Tag each service principal with its tier. Configure alerts for any role assignment or ownership change affecting Tier 0 or Tier 1 principals.

3. Enable Privileged Identity Management (PIM)

If you're not using PIM for administrative roles, you're accepting unnecessary risk. PIM provides:

  • Time-bound role assignments
  • Approval workflows for role activation
  • Audit logs for every privilege elevation

Configure PIM for any role that can modify identity configurations or access sensitive data. The Agent ID Administrator attack required persistent ownership—PIM would have limited the exposure window.

4. Monitor Ownership Changes

Add this detection rule to your SIEM:

Alert when:
- Any service principal ownership changes
- Any role assignment is modified
- Any service principal is granted a privileged role

Filter out:
- Changes by approved automation accounts
- Changes during approved maintenance windows

You need to know within minutes when a privilege boundary shifts.

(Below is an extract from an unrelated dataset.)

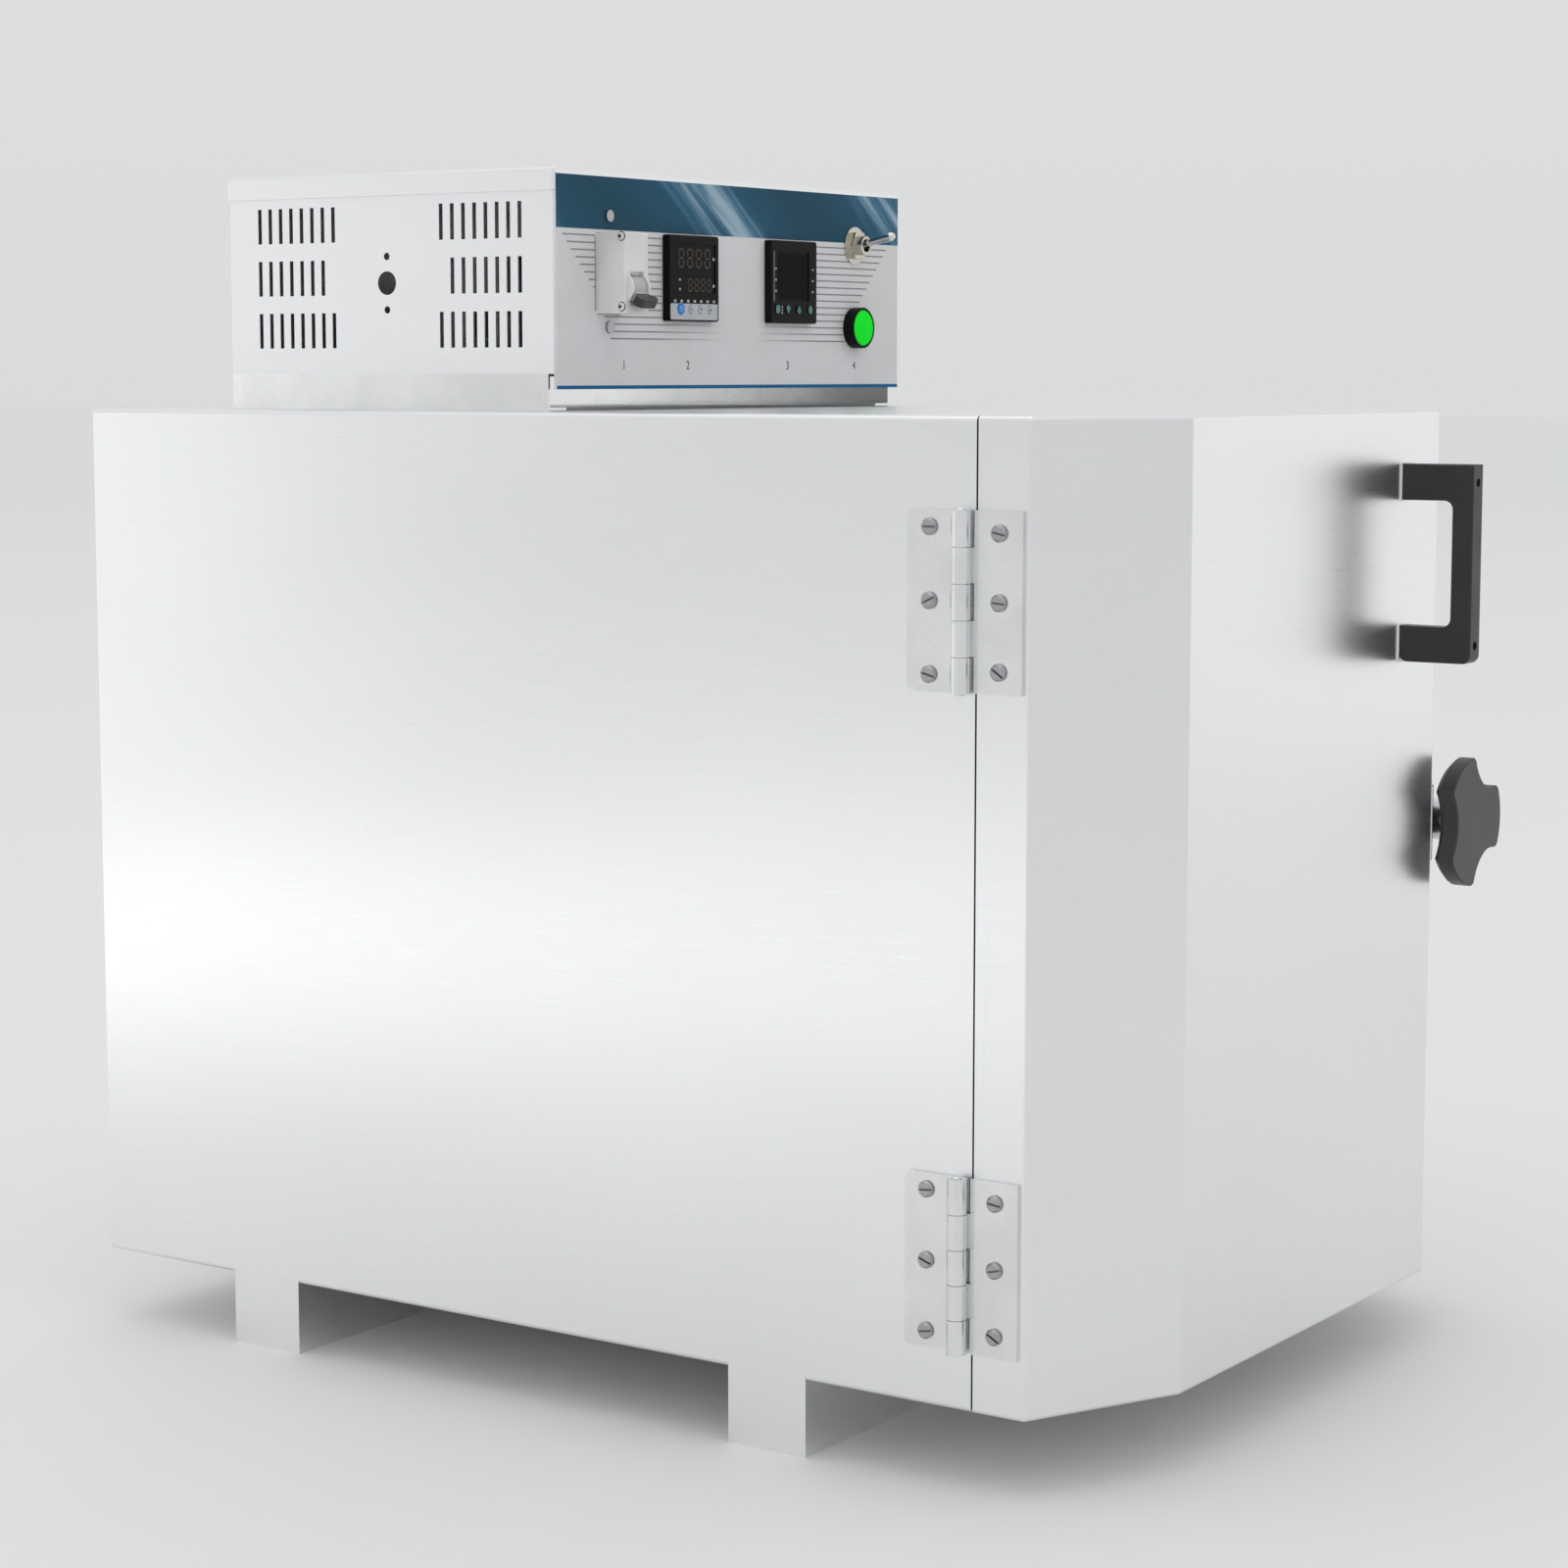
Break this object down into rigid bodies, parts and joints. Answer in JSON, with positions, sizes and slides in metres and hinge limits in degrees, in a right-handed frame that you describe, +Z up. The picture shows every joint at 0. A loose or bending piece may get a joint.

5. Review Your Custom Roles

If you've created custom roles in Entra ID, audit them against these criteria:

  • Does the role name accurately describe its scope?
  • Can you justify every permission in the role?
  • Have you tested what happens if this role is compromised?
  • Does the role include permissions to modify other identities or roles?

If your custom role includes microsoft.directory/servicePrincipals/owners/update, you need to restrict its scope to specific service principals, not the entire directory.

6. Test Your Privilege Escalation Paths

Assume an attacker compromises a low-privilege service account. Map every possible escalation path:

  • Which roles can this account be assigned?
  • Which service principals can this account modify?
  • What permissions do those service principals have?

Use tools like ROADtools or AADInternals to enumerate these paths. If you discover an escalation path you didn't expect, you have a control gap.


The Agent ID Administrator flaw wasn't exotic. It was a scope enforcement failure in a role definition—the kind of misconfiguration that exists in thousands of identity platforms right now. The difference is whether you find it first or an attacker does.